• [Instructions to follow]: Report the count of lines where the string "that" appears, and nothing else.

══ Recorded information ══

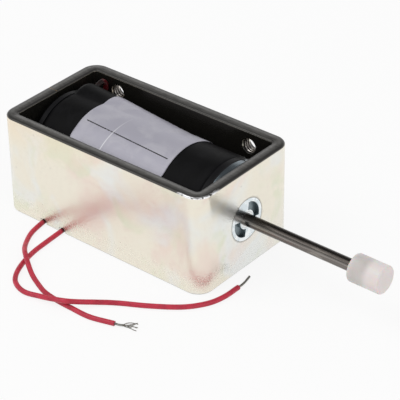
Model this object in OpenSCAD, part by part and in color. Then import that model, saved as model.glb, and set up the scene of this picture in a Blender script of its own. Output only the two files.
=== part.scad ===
// Push pull solenoid: a closed steel frame round a taped coil, with a plunger
// that drives a thin push rod through the fixed core, and two flying leads.
// X runs along the rod, from the plunger's tail to the soft tip.
// Y runs across the frame, towards the wall with the four tapped holes.
// Z is up. The frame stands on z = 0 and the moving parts are fully forward.

/* [Frame] */
// Length of the frame along the rod
frame_l = 60; // [58:0.5:66]
// Thickness of the steel strip
strip_t = 3; // [2.6:0.1:3.2]
// Inside radius of the four bends
bend_r = 0.9; // [0.5:0.1:2]
// Rounding of the strip's cut edges
edge_r = 0.4; // [0.1:0.05:0.6]
// Gap of the butt joint in the rear wall
seam_gap = 0.15; // [0.05:0.05:0.3]
// Space between the coil and each long wall
coil_side_gap = 0.75; // [0.7:0.05:3]
// How far the strip stands above and below the coil
coil_edge_gap = 0.2; // [0.1:0.1:2]

/* [Fixing holes] */
// Diameter of the four fixing holes
fixing_d = 4; // [3:0.5:5]
// Spacing of the fixing holes along the frame
fixing_pitch_x = 40; // [30:1:44]
// Spacing of the fixing holes up the frame
fixing_pitch_z = 18; // [14:0.5:19]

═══

• [Result]: 2